Scaling down to speed up

HP has also scaled down some of its original specifications for The Machine in a bid to bring a version of the product to market quickly so developers can have a go at it. The company's current plan is to introduce a prototype of The Machine sometime next year featuring conventional DRAM technologies and running Linux ++ instead of the more futuristic memristors and Carbon OS.

"In the end, HP will probably be producing a scalable x86 machine that has a lot of memory, sort of like a Superdome on steroids," says Rich Fichera, vice president and principal analyst at Forrester Research. Or, it could end up developing a very high-performance cluster architecture of four- and eight-socket nodes, connected with a very high-speed interconnect like Intel's Omni-Path, he says.

Based on HP's proclamations to date, the initial versions of The Machine at least will be built with entirely commodity parts and run Linux. The Machine will use the same CPU, memory, and interconnects that are used by other players in the market.

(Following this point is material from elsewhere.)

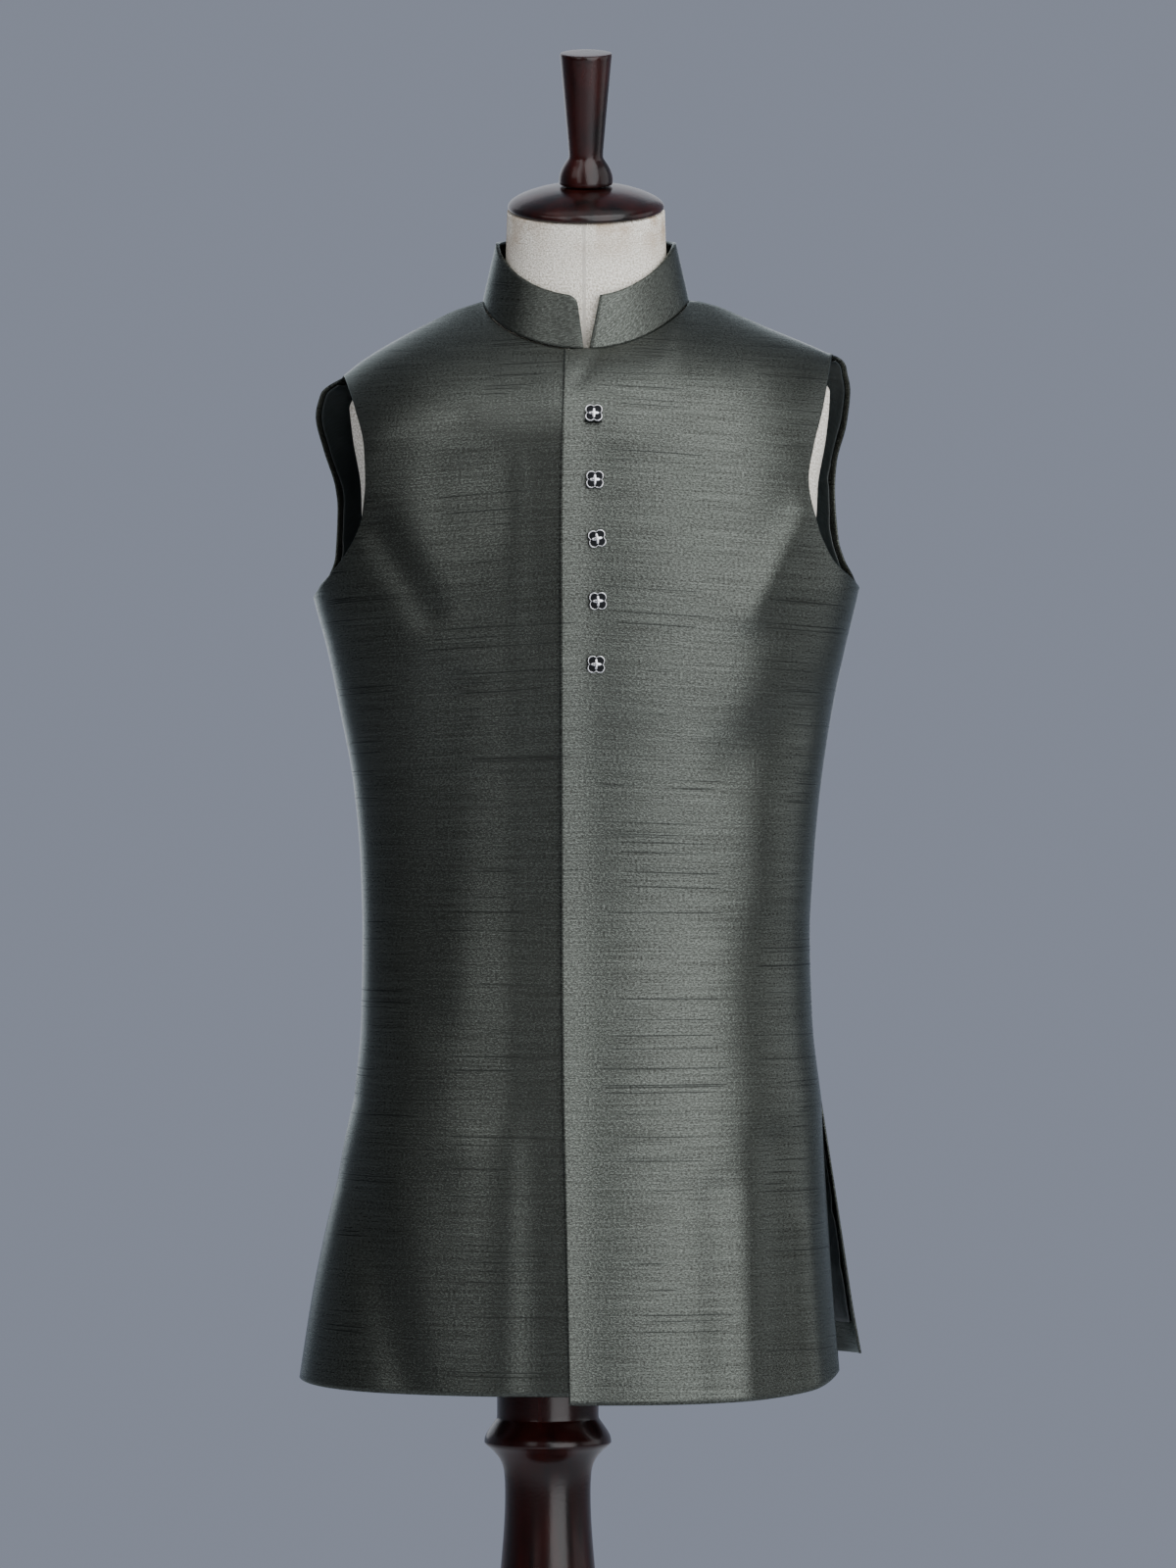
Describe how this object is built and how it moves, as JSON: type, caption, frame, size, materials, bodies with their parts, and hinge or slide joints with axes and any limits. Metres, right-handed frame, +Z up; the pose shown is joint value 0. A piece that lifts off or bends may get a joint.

"So the original vision of The Machine, which was actually pretty neat and addressed the right set of problems, will be transformed into a somewhat better mousetrap that will potentially face competition from other vendors designing similar systems with similar underlying technology," Fichera says.

Over the next few years, HP will release new, increasingly sophisticated prototypes based on different kinds of technologies, like phase change memory, before it finally evolves to a fully memristor-based system running Carbon.

It's too early to say whether efforts like HP's phased rollout of The Machine and D-Wave's investment in software development will succeed at attracting developer interest to the technologies. What's clear, according to analysts like King, is that without developer support, many of these efforts will fail to live up to their full potential.